All of this directly contravenes the landmark Fiscal Responsibility Act of 2023. Passed on a bipartisan basis, the law raising the nation’s debt limit codified NEPA streamlining reforms on issues like empowering one agency to lead reviews, setting timeline expectations, and limiting the number and scope of alternatives that must be studied. Now the CEQ is ignoring clear Congressional intent and doubling down on red tape instead.
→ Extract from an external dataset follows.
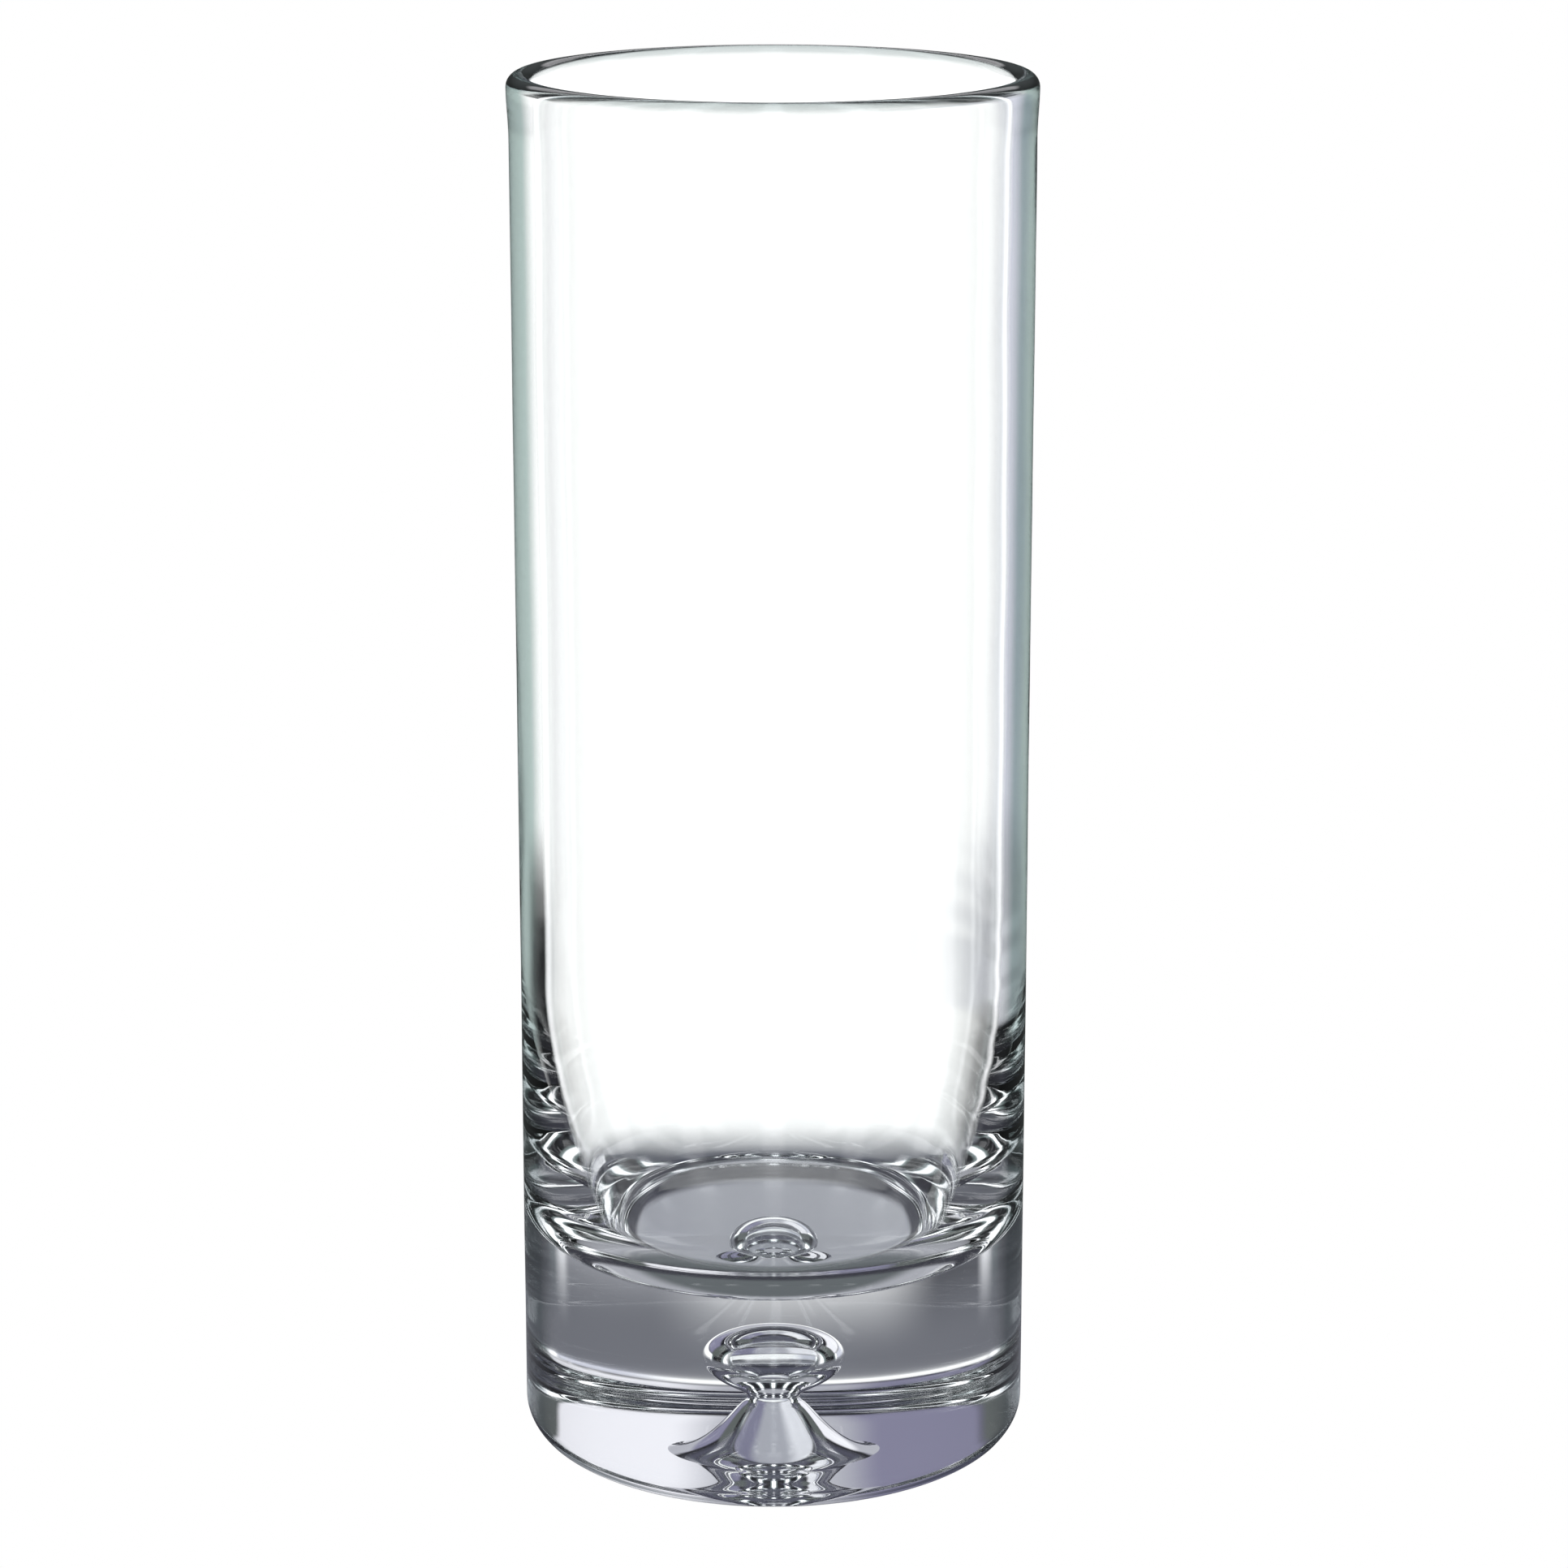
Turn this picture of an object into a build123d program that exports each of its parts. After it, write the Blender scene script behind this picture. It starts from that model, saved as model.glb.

The likely result of finalizing CEQ’s proposal is infrastructure investment will be held up as projects face years of delays from protracted reviews and court battles. Billions in productive capital could be squandered while lawyers spar over environmental justice concerns that may not even benefit marginalized communities. Critical maintenance and upgrades will be postponed as agencies sink under the burden of new analytical quagmires.

Yet somehow the White House maintains a straight face when it claims the Phase 2 rule will “accelerate environmental reviews.” Don’t believe it. The Biden Administration is waging all-out war on American infrastructure and energy projects, all while ignoring sensible, bipartisan agreement on the need to speed up permitting.

The White House should work with Congress to fulfill NEPA’s objectives, not sabotage them. CEQ’s problematic proposal should be rewritten to conform with the spirit and intent of the first update to NEPA since it was enacted in 1970, and bolster rather than upend fragile but promising bipartisan momentum toward more fundamental permitting reforms. If CEQ doesn’t alter course, don’t be surprised if the courts step in and change course for them.